One of the perks of a maiden voyage is maiden-voyage loot. Loot comes in two forms: for free and for sale. (There is, I suppose, a third category -- purloined -- but let’s stick with honest loot.) Four evenings I have returned to my cabin to find free loot: the first offering was a numbered, limited edition magazine, illustrating Queen Victoria’s building, launching and naming. Production was held up so that photographs taken at the Queen Victoria’s naming ceremony last Saturday could be e-mailed to the printer (in Wales) and inserted before the finished magazines were trucked to Southampton for the sailing. (I have every expectation of seeing these on e-Bay before long.) The second freebie was a hardcover book on Queen Victoria, called “Queen Victoria, a Liner for the 21st Century.” Subsequent passengers will find these books in their cabins but will be discouraged from taking them home.
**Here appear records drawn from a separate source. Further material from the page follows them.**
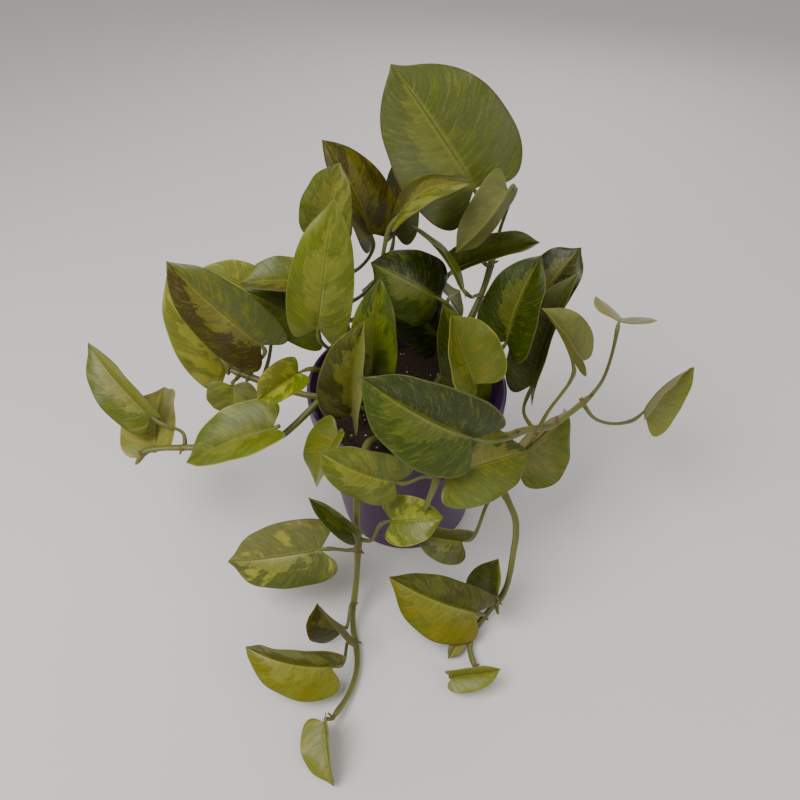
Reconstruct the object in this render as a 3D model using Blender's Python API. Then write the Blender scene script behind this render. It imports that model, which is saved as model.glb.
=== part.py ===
"""A pothos plant in a plastic nursery pot, its vines trailing over the rim.

The pot stands on z = 0 with its axis on the Z axis. The front is towards -Y.
Every length is in metres. The lists of places are in millimetres, times MM.
"""
import math

import bmesh
import bpy
from mathutils import Matrix, Vector, noise

MM = 0.001

# Pot: a tapered tub with a thicker lip round its mouth
POT_HEIGHT = 0.140
RIM_RADIUS = 0.0745
SHOULDER_RADIUS = 0.0695
BASE_RADIUS = 0.0550
POT_WALL = 0.0016
FLOOR_THICKNESS = 0.0022
LIP_HEIGHT = 0.016
LIP_THICKNESS = 0.0026
FOOT_EDGE = 0.0020
LIP_EDGE = 0.0010
POT_SIDES = 40
DRAIN_COUNT = 8
DRAIN_RADIUS = 0.0045
DRAIN_RING_RADIUS = 0.0400
DRAIN_SIDES = 12

# Soil: fills the pot up to a little under the lip
SOIL_BELOW_RIM = 0.020
SOIL_LUMPS = 0.0022
LUMPS_PER_METRE = 70.0
SOIL_RINGS = (0.20, 0.42, 0.62, 0.80, 0.93)

# Clear air kept between two pieces that touch on the plant
GAP = 0.0003

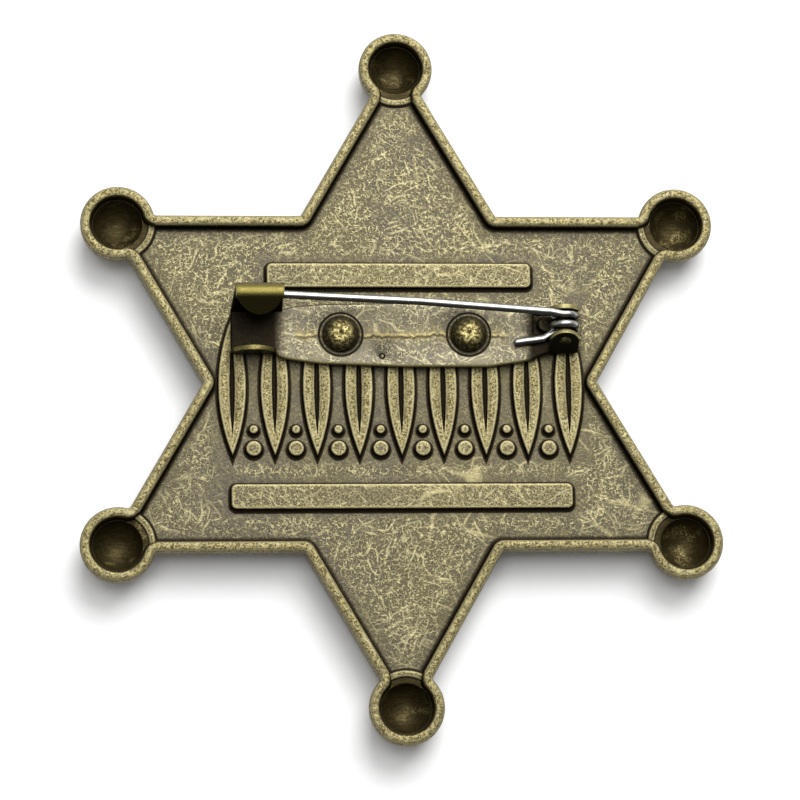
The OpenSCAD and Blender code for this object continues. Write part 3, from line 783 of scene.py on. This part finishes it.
# Painted shade: the plate is black behind the hinge, under the strip's window, where the strip and the coil shade it
hinge_shade = times(
    between(at["X"], (13.0, 13.8), (18.6, 19.6)),
    between(at["Y"], (2.6, 3.6), (7.2, 8.2)),
    spread(at["Z"], (BACK_Z - 0.1) * MM, (BACK_Z - 0.02) * MM),
)
grime = largest(wear["Grime"], times(hinge_shade, 0.9))
base = paint(base, (hollow, bowl), (grime, (0.009, 0.0055, 0.0012)))
roughness = spread(marks["Mask"], 0.0, 1.0, 0.52, 0.36)
set_inputs(shader, {"Base Color": base, "Roughness": roughness, "Metallic": 0.7, "Specular IOR Level": 0.2})
set_inputs(shader, {"Normal": dent(math_node("ADD", wear["Speckle"], marks["Mask"]), 0.35, 0.03)})

for piece in (star_casting, relief_bars, rivet_bosses):
    piece.data.materials.append(cast_brass)
in_row = row_tree()
for piece, count in ((leaf_frieze, LEAF_COUNT), (pellet_frieze, LEAF_COUNT - 1)):
    bake_nodes(piece, in_row, {"Count": count, "Step": (LEAF_PITCH * MM, 0.0, 0.0), "Material": cast_brass})
bake_nodes(cup_arcs, ring_tree(), {"Count": 6, "Material": cast_brass})
for piece in (star_casting, relief_bars, rivet_bosses, leaf_frieze, pellet_frieze, cup_arcs):
    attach(piece, "badge")
    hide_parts("star_body")


# Pin strip: sheet metal, blanked and bent, with a hook catch at its left end and two ears for the hinge pin
# at its right end. It has the star's antique finish, thinner and smoother, with a bright lower cut edge.
SHEET_T = 0.5
STRIP_TOP_Z = STRIP_Z + SHEET_T
STRIP_X = 0.4
STRIP_HALF_LEN = 15.6
STRIP_HALF_W = 3.4
# Columns: share of the half length, and of the half width below and above the middle line
strip_stations = [
    (-1.00, 0.56, 0.72),
    (-0.86, 0.65, 0.78),
    (-0.75, 0.79, 0.88),
    (-0.57, 0.90, 0.95),
    (0.00, 1.00, 1.00),
    (0.56, 1.00, 0.93),
    (0.84, 0.78, 0.77),
    (0.95, 0.64, 0.72),
    (1.00, 0.56, 0.70),
]
CATCH_LEFT_X, CATCH_RIGHT_X = -17.75, -12.35
LOW_SIDE_Y = 3.4
EAR_R = 1.55
EAR_LEAN = math.radians(27)
EAR_FOOT_LOW_Y, EAR_FOOT_HIGH_Y = 3.0, 7.51
# Window under the coil: left, right, lower and upper edge
WINDOW = (14.0, 17.9, 5.01, 7.01)
HINGE_X, HINGE_Z = 17.0, 6.88


def offset_loop(points, inset):
    """A loop moved inwards by the inset, for a loop that runs anticlockwise."""
    moved = []
    for before, here, after in zip(points[-1:] + points[:-1], points, points[1:] + points[:1]):
        a = Vector((here[0] - before[0], here[1] - before[1])).normalized()
        b = Vector((after[0] - here[0], after[1] - here[1])).normalized()
        na, nb = Vector((-a.y, a.x)), Vector((-b.y, b.x))
        out = (na + nb) / max(0.3, 1 + na.dot(nb))
        moved.append((here[0] + out.x * inset, here[1] + out.y * inset))
    return moved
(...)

My favorite of the freebies is a lovely Wedgwood commemorative plate that has the ship’s name and the date of the maiden voyage, one of a limited edition of 1,200. The fourth freebie was my Cunard World Club Diamond Cunarder Pin. It is not diamond encrusted, alas (although I don’t know where I would ever wear such a thing). It is black cloisonne and quite handsome. I am sure to be the envy of mere Platinum Cunarders.
The shops sell the second category of loot, for-sale loot. I look forward to seeing what kind of for-sale loot is on offer when the shops reopen while we are at sea.